| Instruction |
Identify the lines that contain the string "imported" and report only how many there are.

| Data listing |
_____

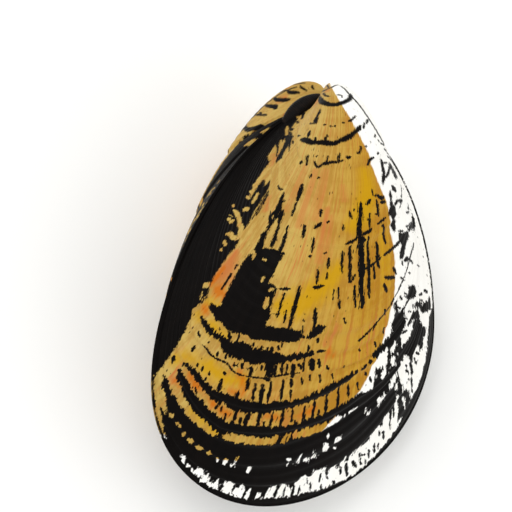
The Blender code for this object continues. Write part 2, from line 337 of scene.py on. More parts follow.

_____

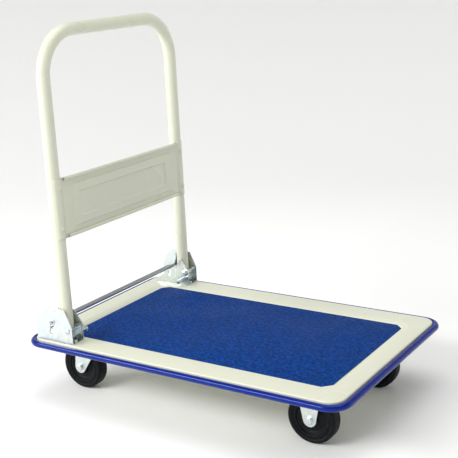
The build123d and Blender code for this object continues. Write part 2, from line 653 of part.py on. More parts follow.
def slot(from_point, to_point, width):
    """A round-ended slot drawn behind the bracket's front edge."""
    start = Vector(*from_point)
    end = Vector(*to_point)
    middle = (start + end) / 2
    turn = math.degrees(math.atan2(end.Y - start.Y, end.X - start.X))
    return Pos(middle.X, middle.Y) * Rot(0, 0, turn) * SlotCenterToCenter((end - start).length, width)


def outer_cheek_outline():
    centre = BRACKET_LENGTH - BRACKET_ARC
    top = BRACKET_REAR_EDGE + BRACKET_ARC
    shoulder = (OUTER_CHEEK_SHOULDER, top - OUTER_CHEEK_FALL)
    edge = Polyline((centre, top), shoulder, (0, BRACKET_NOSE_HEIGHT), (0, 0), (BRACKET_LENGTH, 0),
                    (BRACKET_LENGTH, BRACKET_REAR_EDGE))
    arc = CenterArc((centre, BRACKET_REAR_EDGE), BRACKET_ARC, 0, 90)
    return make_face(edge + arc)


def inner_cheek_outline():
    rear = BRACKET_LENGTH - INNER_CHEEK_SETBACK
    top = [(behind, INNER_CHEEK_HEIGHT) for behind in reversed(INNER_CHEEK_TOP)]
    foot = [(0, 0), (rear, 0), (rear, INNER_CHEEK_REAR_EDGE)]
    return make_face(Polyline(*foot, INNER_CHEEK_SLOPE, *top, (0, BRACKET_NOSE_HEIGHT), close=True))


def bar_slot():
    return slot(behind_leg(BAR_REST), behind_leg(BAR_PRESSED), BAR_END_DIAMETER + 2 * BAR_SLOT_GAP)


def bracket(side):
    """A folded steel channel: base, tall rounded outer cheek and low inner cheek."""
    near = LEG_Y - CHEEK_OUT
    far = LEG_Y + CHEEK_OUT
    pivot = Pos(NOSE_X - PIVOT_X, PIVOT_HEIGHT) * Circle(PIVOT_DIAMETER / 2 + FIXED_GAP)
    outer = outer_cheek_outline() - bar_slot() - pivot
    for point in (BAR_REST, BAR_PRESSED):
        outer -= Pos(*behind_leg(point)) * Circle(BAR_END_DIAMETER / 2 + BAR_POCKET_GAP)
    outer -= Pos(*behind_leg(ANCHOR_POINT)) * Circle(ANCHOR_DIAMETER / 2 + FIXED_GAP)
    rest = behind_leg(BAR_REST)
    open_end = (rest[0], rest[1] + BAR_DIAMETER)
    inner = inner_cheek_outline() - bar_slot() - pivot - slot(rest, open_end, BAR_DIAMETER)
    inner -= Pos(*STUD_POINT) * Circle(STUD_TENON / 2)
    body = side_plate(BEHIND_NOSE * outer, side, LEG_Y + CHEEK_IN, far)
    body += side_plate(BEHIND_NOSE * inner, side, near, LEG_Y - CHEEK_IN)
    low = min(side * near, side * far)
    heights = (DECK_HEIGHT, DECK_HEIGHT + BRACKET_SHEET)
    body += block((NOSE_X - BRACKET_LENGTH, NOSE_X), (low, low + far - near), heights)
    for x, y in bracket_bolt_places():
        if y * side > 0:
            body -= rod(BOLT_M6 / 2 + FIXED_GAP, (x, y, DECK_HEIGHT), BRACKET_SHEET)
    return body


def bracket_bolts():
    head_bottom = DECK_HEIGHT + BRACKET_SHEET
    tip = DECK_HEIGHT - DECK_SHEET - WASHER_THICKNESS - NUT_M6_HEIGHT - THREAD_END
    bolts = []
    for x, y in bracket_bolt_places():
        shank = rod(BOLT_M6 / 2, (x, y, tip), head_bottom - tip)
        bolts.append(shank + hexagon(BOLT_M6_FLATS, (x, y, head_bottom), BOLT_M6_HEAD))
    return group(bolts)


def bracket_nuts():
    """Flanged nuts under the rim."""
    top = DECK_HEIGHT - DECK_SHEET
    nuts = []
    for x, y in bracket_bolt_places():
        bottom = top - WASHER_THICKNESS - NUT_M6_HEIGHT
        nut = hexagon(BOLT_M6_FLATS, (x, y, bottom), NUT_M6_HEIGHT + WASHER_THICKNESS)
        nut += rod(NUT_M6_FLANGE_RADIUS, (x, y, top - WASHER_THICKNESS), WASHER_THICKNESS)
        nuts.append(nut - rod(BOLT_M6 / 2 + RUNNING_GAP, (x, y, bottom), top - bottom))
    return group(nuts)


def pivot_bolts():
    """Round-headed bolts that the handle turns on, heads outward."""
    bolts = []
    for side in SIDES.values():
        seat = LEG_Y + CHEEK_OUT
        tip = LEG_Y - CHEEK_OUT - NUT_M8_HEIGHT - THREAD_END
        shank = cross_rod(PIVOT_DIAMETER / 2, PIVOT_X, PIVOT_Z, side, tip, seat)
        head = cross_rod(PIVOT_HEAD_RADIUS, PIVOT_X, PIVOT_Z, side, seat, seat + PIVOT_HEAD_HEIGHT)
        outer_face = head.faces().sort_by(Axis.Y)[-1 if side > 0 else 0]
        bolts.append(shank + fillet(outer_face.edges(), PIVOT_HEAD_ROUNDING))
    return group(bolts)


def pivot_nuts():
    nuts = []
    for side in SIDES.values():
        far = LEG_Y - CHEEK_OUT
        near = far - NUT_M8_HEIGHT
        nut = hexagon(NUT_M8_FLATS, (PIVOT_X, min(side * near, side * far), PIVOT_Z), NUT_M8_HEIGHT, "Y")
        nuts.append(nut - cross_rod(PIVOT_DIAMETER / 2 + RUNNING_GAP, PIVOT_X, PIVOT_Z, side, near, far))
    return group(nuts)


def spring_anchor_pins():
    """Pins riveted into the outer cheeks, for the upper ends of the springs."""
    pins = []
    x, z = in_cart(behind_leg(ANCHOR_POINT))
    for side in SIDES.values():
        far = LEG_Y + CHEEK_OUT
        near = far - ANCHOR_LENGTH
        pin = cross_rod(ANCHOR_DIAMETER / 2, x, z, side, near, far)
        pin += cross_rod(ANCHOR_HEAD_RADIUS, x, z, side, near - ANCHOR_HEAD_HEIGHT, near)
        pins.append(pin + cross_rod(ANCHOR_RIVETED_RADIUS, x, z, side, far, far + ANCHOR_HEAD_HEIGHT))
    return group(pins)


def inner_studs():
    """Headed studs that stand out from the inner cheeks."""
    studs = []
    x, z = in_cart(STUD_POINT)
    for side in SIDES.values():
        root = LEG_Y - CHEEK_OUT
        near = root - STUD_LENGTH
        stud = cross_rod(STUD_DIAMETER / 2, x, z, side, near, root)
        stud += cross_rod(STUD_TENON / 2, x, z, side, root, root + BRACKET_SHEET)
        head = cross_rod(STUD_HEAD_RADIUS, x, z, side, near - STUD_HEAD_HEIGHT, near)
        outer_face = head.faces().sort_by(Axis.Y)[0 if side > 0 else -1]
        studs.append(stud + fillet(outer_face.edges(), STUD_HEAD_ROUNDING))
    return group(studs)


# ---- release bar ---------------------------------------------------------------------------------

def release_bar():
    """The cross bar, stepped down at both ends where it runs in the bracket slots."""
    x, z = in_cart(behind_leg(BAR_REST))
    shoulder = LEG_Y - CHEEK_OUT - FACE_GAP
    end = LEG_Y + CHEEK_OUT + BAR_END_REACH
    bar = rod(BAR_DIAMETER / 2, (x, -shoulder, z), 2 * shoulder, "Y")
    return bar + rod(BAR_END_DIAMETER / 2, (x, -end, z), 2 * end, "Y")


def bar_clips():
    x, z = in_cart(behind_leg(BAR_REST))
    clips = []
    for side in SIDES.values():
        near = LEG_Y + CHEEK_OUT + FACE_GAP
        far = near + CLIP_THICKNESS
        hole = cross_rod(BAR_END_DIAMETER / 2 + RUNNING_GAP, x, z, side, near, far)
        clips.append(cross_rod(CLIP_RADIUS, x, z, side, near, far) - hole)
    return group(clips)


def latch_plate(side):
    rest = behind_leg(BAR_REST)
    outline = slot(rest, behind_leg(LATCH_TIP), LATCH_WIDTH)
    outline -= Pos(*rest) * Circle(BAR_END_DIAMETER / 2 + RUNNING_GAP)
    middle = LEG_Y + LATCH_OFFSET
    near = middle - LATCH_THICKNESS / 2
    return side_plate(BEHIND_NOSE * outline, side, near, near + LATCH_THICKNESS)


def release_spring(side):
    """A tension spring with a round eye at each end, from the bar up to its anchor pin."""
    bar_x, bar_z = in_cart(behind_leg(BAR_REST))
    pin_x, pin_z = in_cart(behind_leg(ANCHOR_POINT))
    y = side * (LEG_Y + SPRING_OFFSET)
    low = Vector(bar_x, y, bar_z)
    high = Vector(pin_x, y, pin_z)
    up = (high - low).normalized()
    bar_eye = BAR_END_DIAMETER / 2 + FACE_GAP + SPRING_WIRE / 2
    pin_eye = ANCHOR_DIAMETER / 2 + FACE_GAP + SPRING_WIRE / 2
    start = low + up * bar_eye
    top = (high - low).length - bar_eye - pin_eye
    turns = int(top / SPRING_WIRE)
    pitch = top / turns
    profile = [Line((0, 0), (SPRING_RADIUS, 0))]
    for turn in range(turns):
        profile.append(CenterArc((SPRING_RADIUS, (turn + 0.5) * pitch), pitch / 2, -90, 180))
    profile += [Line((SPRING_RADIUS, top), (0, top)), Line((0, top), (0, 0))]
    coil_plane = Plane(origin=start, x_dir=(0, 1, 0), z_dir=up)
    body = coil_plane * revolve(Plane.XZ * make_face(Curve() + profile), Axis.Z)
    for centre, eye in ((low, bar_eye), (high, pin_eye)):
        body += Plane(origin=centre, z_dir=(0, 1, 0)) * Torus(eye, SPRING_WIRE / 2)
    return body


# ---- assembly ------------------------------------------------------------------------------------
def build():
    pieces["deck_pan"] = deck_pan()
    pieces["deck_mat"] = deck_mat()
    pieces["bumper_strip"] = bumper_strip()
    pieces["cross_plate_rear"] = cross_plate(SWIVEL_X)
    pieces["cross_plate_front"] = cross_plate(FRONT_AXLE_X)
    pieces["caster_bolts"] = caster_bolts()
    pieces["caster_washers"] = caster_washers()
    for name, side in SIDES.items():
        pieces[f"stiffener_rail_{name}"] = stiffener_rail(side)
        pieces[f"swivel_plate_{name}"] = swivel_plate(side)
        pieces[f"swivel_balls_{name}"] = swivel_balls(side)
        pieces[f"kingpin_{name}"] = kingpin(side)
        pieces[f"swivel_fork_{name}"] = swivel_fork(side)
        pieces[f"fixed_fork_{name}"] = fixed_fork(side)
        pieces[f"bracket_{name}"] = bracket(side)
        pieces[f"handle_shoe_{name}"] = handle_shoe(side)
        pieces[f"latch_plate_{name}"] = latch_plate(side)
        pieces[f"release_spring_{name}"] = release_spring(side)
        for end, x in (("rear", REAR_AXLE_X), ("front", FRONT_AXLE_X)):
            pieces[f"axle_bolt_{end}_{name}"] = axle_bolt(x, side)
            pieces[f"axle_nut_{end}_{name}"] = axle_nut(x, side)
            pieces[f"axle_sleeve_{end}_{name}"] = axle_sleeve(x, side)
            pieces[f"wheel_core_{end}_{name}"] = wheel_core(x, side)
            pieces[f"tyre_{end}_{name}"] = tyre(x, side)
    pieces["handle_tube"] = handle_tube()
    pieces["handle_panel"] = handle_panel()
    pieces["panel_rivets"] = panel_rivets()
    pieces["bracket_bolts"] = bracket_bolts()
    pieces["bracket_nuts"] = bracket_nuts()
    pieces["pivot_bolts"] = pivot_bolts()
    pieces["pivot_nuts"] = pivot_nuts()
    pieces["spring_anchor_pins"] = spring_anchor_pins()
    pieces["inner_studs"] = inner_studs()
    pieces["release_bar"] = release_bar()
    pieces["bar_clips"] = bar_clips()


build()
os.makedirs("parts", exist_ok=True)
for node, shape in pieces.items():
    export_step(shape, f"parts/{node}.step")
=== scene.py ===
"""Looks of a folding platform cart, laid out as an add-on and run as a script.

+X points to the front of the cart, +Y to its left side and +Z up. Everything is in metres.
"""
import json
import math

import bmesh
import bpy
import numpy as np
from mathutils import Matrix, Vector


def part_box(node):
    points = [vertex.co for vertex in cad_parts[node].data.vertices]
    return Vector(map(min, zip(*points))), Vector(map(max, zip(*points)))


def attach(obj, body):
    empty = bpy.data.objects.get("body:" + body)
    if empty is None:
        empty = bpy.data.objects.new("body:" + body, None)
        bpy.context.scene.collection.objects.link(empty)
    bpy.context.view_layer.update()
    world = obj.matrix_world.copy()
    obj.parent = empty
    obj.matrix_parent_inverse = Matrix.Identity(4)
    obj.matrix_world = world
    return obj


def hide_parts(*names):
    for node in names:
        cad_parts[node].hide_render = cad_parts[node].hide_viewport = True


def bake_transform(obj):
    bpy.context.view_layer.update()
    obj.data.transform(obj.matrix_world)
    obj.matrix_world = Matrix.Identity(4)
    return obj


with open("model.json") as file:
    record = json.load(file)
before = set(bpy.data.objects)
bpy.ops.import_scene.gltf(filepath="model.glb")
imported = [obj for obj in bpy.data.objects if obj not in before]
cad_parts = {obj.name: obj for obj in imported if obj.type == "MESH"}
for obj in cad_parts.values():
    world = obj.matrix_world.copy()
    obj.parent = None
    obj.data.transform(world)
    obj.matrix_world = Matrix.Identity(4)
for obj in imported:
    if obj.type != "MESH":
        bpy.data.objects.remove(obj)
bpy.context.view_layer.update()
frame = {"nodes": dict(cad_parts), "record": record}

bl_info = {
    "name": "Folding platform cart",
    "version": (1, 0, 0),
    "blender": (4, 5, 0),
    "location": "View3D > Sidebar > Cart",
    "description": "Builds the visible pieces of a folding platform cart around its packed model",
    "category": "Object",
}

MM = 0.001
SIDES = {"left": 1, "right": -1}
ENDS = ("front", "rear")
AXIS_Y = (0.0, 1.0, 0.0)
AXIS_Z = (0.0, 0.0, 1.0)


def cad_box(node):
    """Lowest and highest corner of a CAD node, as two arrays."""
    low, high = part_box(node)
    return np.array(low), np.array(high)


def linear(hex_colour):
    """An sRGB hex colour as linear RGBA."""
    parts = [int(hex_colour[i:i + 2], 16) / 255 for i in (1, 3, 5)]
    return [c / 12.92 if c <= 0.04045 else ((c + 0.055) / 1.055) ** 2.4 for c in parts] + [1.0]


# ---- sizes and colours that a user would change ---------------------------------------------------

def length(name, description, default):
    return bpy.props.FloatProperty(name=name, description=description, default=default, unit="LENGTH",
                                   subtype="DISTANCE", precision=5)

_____

| Output for this exercise |
3